The 2030 Agenda for Sustainable Development and its 17 Sustainable Development Goals are ambitious, and the measurement of progress to achieve the goals is a hugely expensive development process of its own, but are real efforts being made by governments or is this just lipservice to the UN and for the UN to show some sort of progress without effecting any systemic change in the way resources including goods and services are divvied out by governments?

The Agenda 2030 vision and commitment are that no one will be left behind. It was adopted by 150 world leaders in 2015 but we have a long way to go before we can expect to see any progress to reach the 2030 target date.

New Zealand’s Helen Clarke, then Executive Head of the United Nations Development Programme stated “that ours is the last generation which can head off the worst effects of climate change and the first generation with the wealth and knowledge to eradicate poverty, for which reason, fearless leadership is needed”. But more than leadership, we need to keep the momentum going and we need to really consider what is actually working and what may need to be scrapped.

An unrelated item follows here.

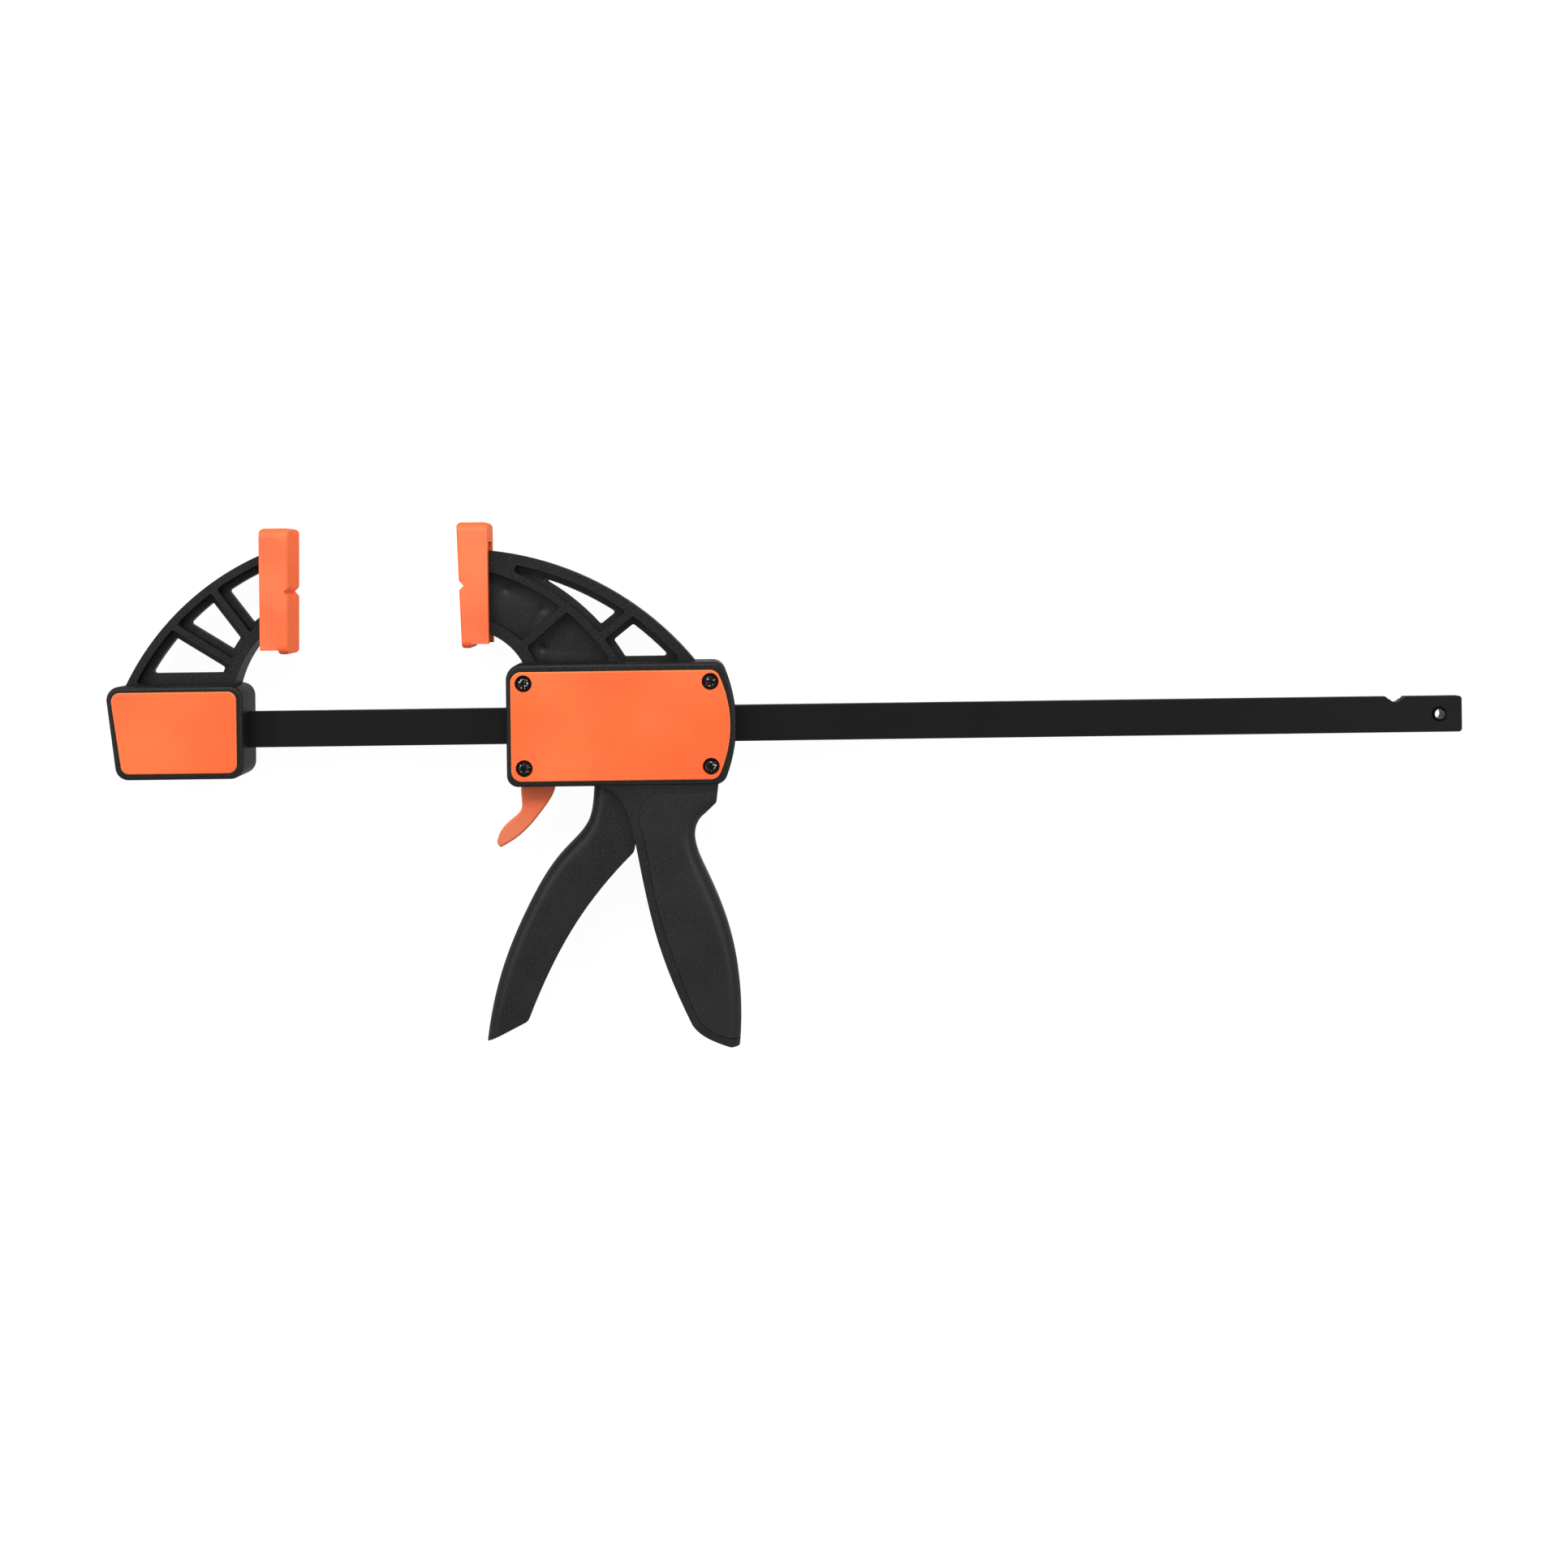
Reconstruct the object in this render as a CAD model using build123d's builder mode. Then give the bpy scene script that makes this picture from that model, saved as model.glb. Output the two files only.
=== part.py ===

The International Fund for Agricultural Development, one of the three Rome food and agriculture based agencies, will be holding an international conference on rural inequalities to consider how to overcome disparities from 2 to 3 May.

Can the 60 international speakers come up with anything new that may give us some hope for progress . It would be an encouraging sign to see concrete suggestions by practitioners and even if a handful of governments could take some of the suggestions or proposals , set aside serious money and constructively work to improve the lives of the rural poor in a bid to keep humanity moving in the right direction over the next 33 years when we have 2.2 million more mouths to feed.